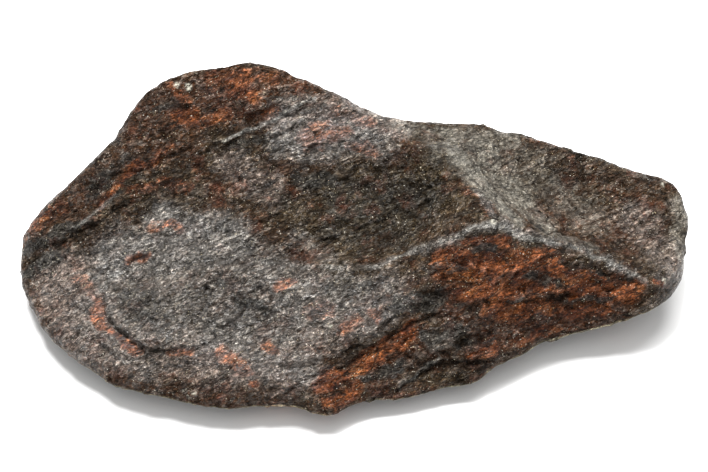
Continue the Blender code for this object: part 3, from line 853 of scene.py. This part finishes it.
def fine_lines(g, p):
    """Fine wrinkles and strokes: dark lines, painted shade in the creases, and pale ones, a painted
    highlight where an edge catches the light.
    """
    dark = g.math("MAXIMUM", g.line(p.wrinkle, 0.500, 0.016), g.line(p.small_wrinkle, 0.500, 0.018))
    dark = g.math("MULTIPLY", dark, g.math("MULTIPLY", p.calm, g.ramp(p.wisp, 0.38, 0.62, 0.1, 0.8)))
    dark_stroke = g.math("MULTIPLY", g.ramp(p.strokes, 0.44, 0.35, 0.0, 0.85), p.calm)
    dark = g.math("MAXIMUM", dark, dark_stroke)
    pale = g.math("MAXIMUM", g.line(p.wrinkle, 0.540, 0.016), g.line(p.small_wrinkle, 0.550, 0.022))
    pale = g.math("MULTIPLY", pale, g.ramp(p.fine, 0.40, 0.62, 0.05, 0.75))
    pale_stroke = g.math("MULTIPLY", g.ramp(p.strokes, 0.56, 0.64, 0.0, 0.85), p.calm)
    pale = g.math("MAXIMUM", pale, pale_stroke)
    bright_crust = g.math("ADD", g.attribute("silver_and_sheen"), g.attribute("plum"))
    return dark, g.math("MULTIPLY", pale, g.ramp(bright_crust, 0.0, 0.6, 0.55, 1.0))


def grain_shade(g, p):
    """How much lighter or darker each grain and flake is than the crust that it lies in."""
    shade = g.ramp(g.math("POWER", p.grain, 2.6), 0.0, 1.0, 0.58, 1.80)
    shade = g.math("MULTIPLY", shade, g.ramp(p.coarse, 0.0, 1.0, 0.82, 1.18))
    shade = g.math("MULTIPLY", shade, g.ramp(g.attribute("tone"), 0.1, 0.9, 0.62, 1.30))
    seam = g.math("MULTIPLY", g.attribute("seam"), g.ramp(p.wisp, 0.42, 0.60, 0.05, 0.55))
    seam = g.math("MULTIPLY", seam, p.calm)
    shade = g.math("MULTIPLY", shade, g.math("SUBTRACT", 1.0, seam))
    shade = g.math("MULTIPLY", shade, g.ramp(p.wisp, 0.35, 0.65, 0.68, 1.34))
    return g.add("ShaderNodeCombineColor", {0: shade, 1: shade, 2: shade}).outputs[0]


def with_glints(g, p, colour):
    """Fine glints of bare metal, and the single pale specks, over the crusts."""
    clusters = g.math("ADD", g.math("MULTIPLY", p.wisp, 0.22), g.math("MULTIPLY", p.cloud, 0.30))
    sparks = g.math("ADD", g.noise(p.at, 6.0, 1.0, 0.5), clusters)
    bright = g.ramp(sparks, 0.975, 1.02, 0.0, 0.90)
    colour = g.mix(bright, colour, g.mix(p.grain, *COLOURS["glint"]))
    speck = g.math("MULTIPLY", g.attribute("speck"), g.ramp(p.fine, 0.42, 0.54))
    return g.mix(speck, colour, PALE_SPECK)


def set_shine(g, p):
    """Metal shows most where the crust is silvery, and rust and dust are the roughest crusts."""
    metal = g.math("ADD", g.math("MULTIPLY", g.attribute("silver_and_sheen"), 0.30), 0.05)
    metal = g.math("SUBTRACT", metal, g.math("MULTIPLY", g.attribute("rust"), 0.20), True)
    g.put(metal, g.shader.inputs["Metallic"])
    rough = g.ramp(p.gloss, 0.0, 1.0, 0.16, 0.42)
    rough = g.math("ADD", rough, g.math("MULTIPLY", g.attribute("rust"), 0.20), True)
    rough = g.math("ADD", rough, g.math("MULTIPLY", g.attribute("dust"), 0.15), True)
    g.put(rough, g.shader.inputs["Roughness"])
    shine = g.math("ADD", g.math("MULTIPLY", g.attribute("silver_and_sheen"), 0.60), 0.08)
    shine = g.math("ADD", shine, g.math("MULTIPLY", g.attribute("plum"), 0.26))
    shine = g.math("ADD", shine, g.math("MULTIPLY", g.attribute("dust"), 0.10))
    shine = g.math("MULTIPLY", shine, g.ramp(p.coarse, 0.0, 1.0, 0.3, 1.8))
    g.put(shine, g.shader.inputs["Specular IOR Level"])


def set_bumps(g, p, crack, shade_line):
    """The finest relief: leaning faces of three sizes, roughness, creases and the fine lines."""
    bumps = g.math("MULTIPLY", g.facets(p.layered, 1.1), 6.0)
    bumps = g.math("ADD", bumps, g.math("MULTIPLY", g.facets(p.layered, 2.7), 6.5))
    bumps = g.math("ADD", bumps, g.math("MULTIPLY", g.facets(p.layered, 6.0), 6.0))
    bumps = g.math("ADD", bumps, g.math("MULTIPLY", p.fine, 2.0))
    bumps = g.math("ADD", bumps, g.math("MULTIPLY", p.strokes, 2.0))
    for wave, height in ((p.wrinkle, 9.0), (p.small_wrinkle, 4.5)):
        crease = g.math("ABSOLUTE", g.math("SUBTRACT", wave, 0.5))
        bumps = g.math("ADD", bumps, g.math("MULTIPLY", g.math("MULTIPLY", crease, p.calm), height))
    bumps = g.math("SUBTRACT", bumps, g.math("MULTIPLY", crack, 1.2))
    bumps = g.math("SUBTRACT", bumps, g.math("MULTIPLY", shade_line, 1.0))
    bump = g.add("ShaderNodeBump", {"Strength": 1.0, "Distance": BUMP_UNIT * MM, "Height": bumps})
    g.put(bump.outputs["Normal"], g.shader.inputs["Normal"])


def crust_material():
    """The oxide crust: dark iron with silvery, rusty, dusty and brown parts, all of fine grain, with painted
    sheen, highlights and shade.
    """
    material = bpy.data.materials.new("weathered_iron")
    material.use_nodes = True
    g = Graph(material)
    p = patterns(g)
    crack = flake_cracks(g, p)
    shade_line, highlight_line = fine_lines(g, p)
    colour = marked(g, p, crust_colours(g, p))
    # Dark cracks, then the dark lines: painted shade in the creases
    colour = g.mix(crack, colour, CRACK_AND_SHADE)
    colour = g.mix(shade_line, colour, CRACK_AND_SHADE)
    colour = g.mix(1.0, colour, grain_shade(g, p), "MULTIPLY")
    # Pale lines: a painted highlight where an edge catches the light
    pale = g.mix(1.0, colour, HIGHLIGHT_LINE_GAIN, "MULTIPLY")
    pale = g.mix(1.0, pale, HIGHLIGHT_LINE_GLOW, "ADD")
    colour = g.mix(highlight_line, colour, pale)
    g.put(with_glints(g, p, colour), g.shader.inputs["Base Color"])
    set_shine(g, p)
    set_bumps(g, p, crack, shade_line)
    return material


def pale_floor():
    """A wide sheet of pale paper, which belongs to the stage."""
    bpy.ops.mesh.primitive_plane_add(size=FLOOR_SIDE, location=(0.0, 0.0, 0.0))
    floor = bpy.context.object
    floor.name = "floor"
    paper = bpy.data.materials.new("floor_paper")
    paper.use_nodes = True
    shader = paper.node_tree.nodes["Principled BSDF"]
    shader.inputs["Base Color"].default_value = FLOOR_PAPER
    shader.inputs["Roughness"].default_value = 0.8
    floor.data.materials.append(paper)


def studio(target):
    """A pale surround, and soft lights from behind and above."""
    for name, place, size, power in SOFTBOXES:
        lamp = bpy.data.lights.new(name, "AREA")
        lamp.shape = "DISK"
        lamp.size = size
        lamp.energy = power
        softbox = bpy.data.objects.new(name, lamp)
        bpy.context.scene.collection.objects.link(softbox)
        softbox.location = place
        softbox.rotation_euler = (softbox.location - target).to_track_quat("Z", "Y").to_euler()

    world = bpy.data.worlds.new("studio")
    bpy.context.scene.world = world
    world.use_nodes = True
    world.node_tree.nodes["Background"].inputs["Color"].default_value = (1, 1, 1, 1)
    world.node_tree.nodes["Background"].inputs["Strength"].default_value = SURROUND
    bpy.context.scene.view_settings.view_transform = "Standard"


def camera(target):
    """A long lens looking down on the stone's front at the photograph's angle."""
    elevation = math.radians(CAMERA_ELEVATION)
    distance = CAMERA_DISTANCE * MM
    data = bpy.data.cameras.new("camera")
    data.lens = CAMERA_LENS
    data.sensor_width = CAMERA_FILM
    data.clip_start = 0.01
    view = bpy.data.objects.new("camera", data)
    bpy.context.scene.collection.objects.link(view)
    back = Vector((0.0, -math.cos(elevation), math.sin(elevation)))
    view.location = target + distance * back
    view.rotation_euler = back.to_track_quat("Z", "Y").to_euler()
    bpy.context.scene.camera = view


def build():
    """The meteorite's skin, with the floor, the lights and the camera."""
    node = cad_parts["meteorite"]
    skin = skin_of(node)
    shape_skin(skin)
    skin.data.materials.clear()
    skin.data.materials.append(crust_material())
    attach(skin, "root")
    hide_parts("meteorite")
    target = Vector(CAMERA_TARGET) * MM
    pale_floor()
    studio(target)
    camera(target)


build()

TASK TO COMPLETE. Pick out every line above that holds the word "from" and copy it.

RIGHT ANSWER.
Continue the Blender code for this object: part 3, from line 853 of scene.py. This part finishes it.
    """A pale surround, and soft lights from behind and above."""